One way of doing so is to postulate this **lemma**: Let $S$ be a commutative, unital ring and let non-zero $n\in S$ be nilpotent with $n^k=0$. Then $1+n$ is a unit. **Proof**: Indeed, if we try the "Taylor expansion" as an inverse, we find
$$(1+n)(1-n+n^2-\cdots+(-1)^{k-1}n^{k-1})=1+(-1)^{k-1}n^k=1,$$
a telescoping sum. The series expansion for the inverse of $1+n$ may make sense in a formal context even if it does not terminate, but in our case we don't need to worry -- it terminates thanks to the nilpotency of $n$.$\quad\Box$ Furthermore, if $u\in S$ is any unit, we have $u+n=u(1+u^{-1}n)$ is again a unit because $u^{-1}n$ is nilpotent.
Now suppose that $a_0$ is a unit in $R$ and $a_1,\ldots,a_n$ are all nilpotent, say with nilpotency indices $k_i$ such that $a_i^{k_i}=0$. We have that $f_0=a_0$ is a unit, and, by the lemma, $f_1=a_0+a_1 x$ is again a unit because $a_1 x$ is nilpotent, $(a_1 x)^{k_1}=a_1^{k_1} x^{k_1}=0$. The lemma applies because $R[x]$ is a commutative, unital ring by exercise 3.11.1. Now repeating this stacking process $n-1$ more times, we conclude that $f=f_n$ is a unit.
On the other hand, suppose that $f$ were a unit and that
$$g(x)=b_0+b_1 x+\cdots+b_n x^n$$
were such that $fg=1$. Writing out the product explicitly, we have that $a_0 b_0=1$ so that $a_0$ must be a unit. At the highest degree terms, we find
$$a_n b_m=0$$
and
$$a_n b_{m-1}+a_{n-1}b_m=0.$$
Multiplying the second equation by $a_n$, the second term in the sum vanishes, and we are left with $a_n^2 b_{m-1}=0$. This suggests that ever higher powers of $a_n$ should annihilate each successive coefficient of $g$, counting downwards. Performing the relevant induction, we see that it is true and, as a result, $a_n^{m+1}$ annihilates every coefficient in $g$. Now
$$a_n^{m+1}=a_n^{m+1}(fg)=f\cdot(a_n^{m+1}g)=0$$
shows that $a_n$ is nilpotent.
Finally, we consider the polynomial
$$f-a_n x^n$$
which is a unit by the lemma, because $f$ is a unit and $a_n x^n$ was just shown to be nilpotent. Repeating the argument from above, we conclude that $a_{n-1}$ is nilpotent. By induction, the same may be said of each coefficient $a_i$ with $i>1$.

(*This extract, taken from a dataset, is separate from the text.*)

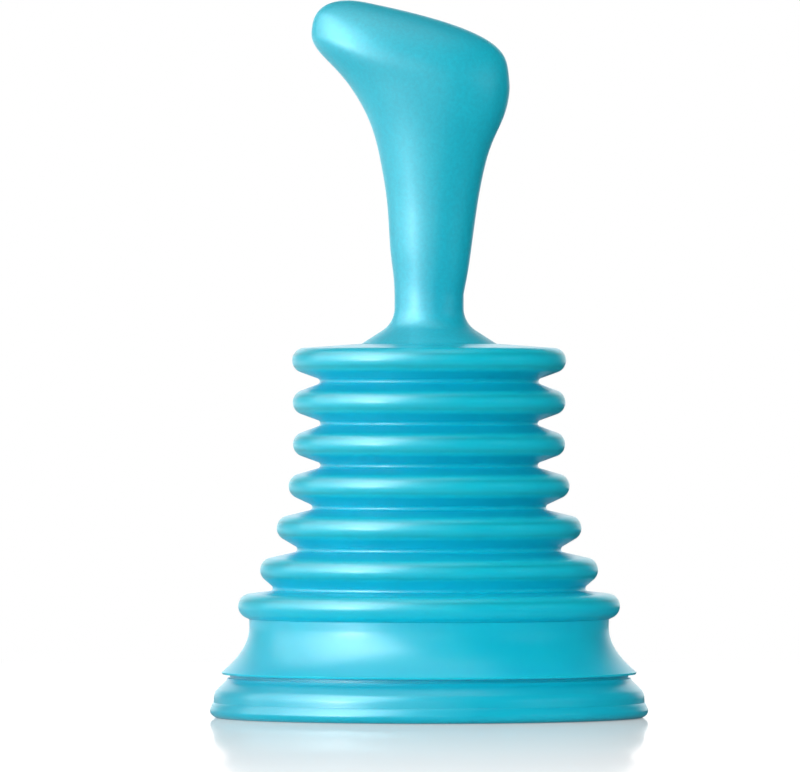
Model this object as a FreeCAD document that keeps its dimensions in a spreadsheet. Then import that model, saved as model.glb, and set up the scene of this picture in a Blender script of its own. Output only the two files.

Some nudges toward this solution were provided by this [excellent site](http://www.mathreference.com/id-rad,nilu.html). There is also a very well known, elegant proof that unit $f$ implies nilpotent coefficients. It can be found in [this math.stackexchange.com post](http://math.stackexchange.com/a/82751/37832). However, it is clearly not the solution Herstein had in mind, because prime ideals have not been introduced at this point in the text. Also, to say that a prime ideal exists in $R$ is a non-trivial statement, [equivalent to the axiom of choice](http://en.wikipedia.org/wiki/Krull%27s_theorem).
### Herstein 3.11.8: Let $F$ be a field. Prove that $F[x_1,x_2]$ is not a principal ideal domain.
We try the most natural thing, which is to look at the ideal generated by $x_1$ and $x_2$. This hasn't been defined in the text, but we take a stab, writing
$$I=(x_1,x_2)=\{ax_1+bx_2\mid a,b\in F[x_1,x_2]\}.$$
It is trivial to see that $I$ is indeed an ideal of $F[x_1,x_2]$.
Let $d\in I$ be arbitrary. Because $F$ has no zero divisors and $d$ is built on top of $x_1$ and $x_2$, we must have ${\rm deg}(d)\ge 1$. Here we define the degree of a multivariate monomial as the sum of the powers on its indeterminates, and the degree of a multivariate polynomial as the largest out of the degrees of its constituent monomials. If $d$ were to generate the ideal, we would also have $d\mid x_1$ and $d\mid x_2$, which is only possible if $d$ is a constant, having degree zero. Therefore the ideal $I$ is not principal and $F[x_1,x_2]$ is not a principal ideal domain.